Tuesday, May 31, 2022

 

Ancient Ways of Speech and Ancient Modes of Thought

Calvert Watkins (1933-2013), "The Black and White Adunaton," in his Selected Writings, ed. Lisi Oliver, Vol. III: Publications 1992-2008 (Innsbruck: Institut für Sprachwissenschaft der Universität Innsbruck, 2008 = Innsbrucker Beiträge zur Sprachwissenschaft, 129), pp. 814-818 (at 818, footnote omitted):
'Ancient ways of speech', and 'ancient modes of thought', as I have sometimes sententiously evoked them, turn out not to be very different from what we say and think ourselves, right now. This is one of the lessons of philology and historical linguistics. The adunaton as a figure of speech is still with us, and the antithesis of black and white is created afresh with every dawn.
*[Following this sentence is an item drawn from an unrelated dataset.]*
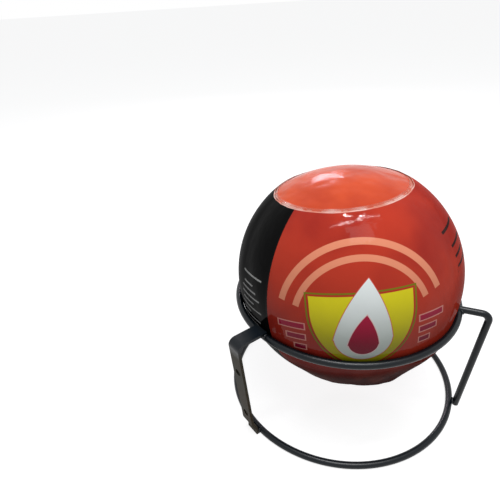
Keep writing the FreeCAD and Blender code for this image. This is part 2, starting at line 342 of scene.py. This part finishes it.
def lamp(name, at, size, watts, colour=(1, 1, 1)):
    """A flat lamp of this width and height, turned to the ball."""
    data = bpy.data.lights.new(name, "AREA")
    data.shape = "RECTANGLE"
    data.size, data.size_y = size
    data.energy = watts
    data.color = colour
    made = placed(name, data)
    made.location = at
    made.rotation_mode = "QUATERNION"
    made.rotation_quaternion = (middle - Vector(at)).to_track_quat("-Z", "Y")
    return made


lamp("overhead_panel", (0.51, -0.23, 1.27), (0.55, 0.4), 3.4, PANEL_COLOUR)
lamp("ceiling_lamp_near", over_film(-42.4, 54), (0.08, 0.034), 2.1)
lamp("ceiling_lamp_far", over_film(-33.6, 53.1), (0.065, 0.045), 2.3)
lamp("window", window_at, (0.26, 0.08), 1.9, WINDOW_COLOUR)

# The tube is placed by the reflections of its two ends, and its long side lies between them.
tube_start, tube_end = over_film(-54.2, 47.6), over_film(-22.6, 50.2)
tube_size = ((tube_end - tube_start).length, TUBE_WIDTH)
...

Any one of us could produce examples galore. Let me here offer only one, a visual image from twentieth-century Ireland, in fond memory of Conn Ó Cléirigh. It has the classic linguistic form of adunaton. The 'familiar substance in the culture' and its attendant message may be left to speak for themselves.
The Irish on the Guinness advertisement is "Ní féidir an dubh a cur ina bhán air," i.e. "Black cannot be made white."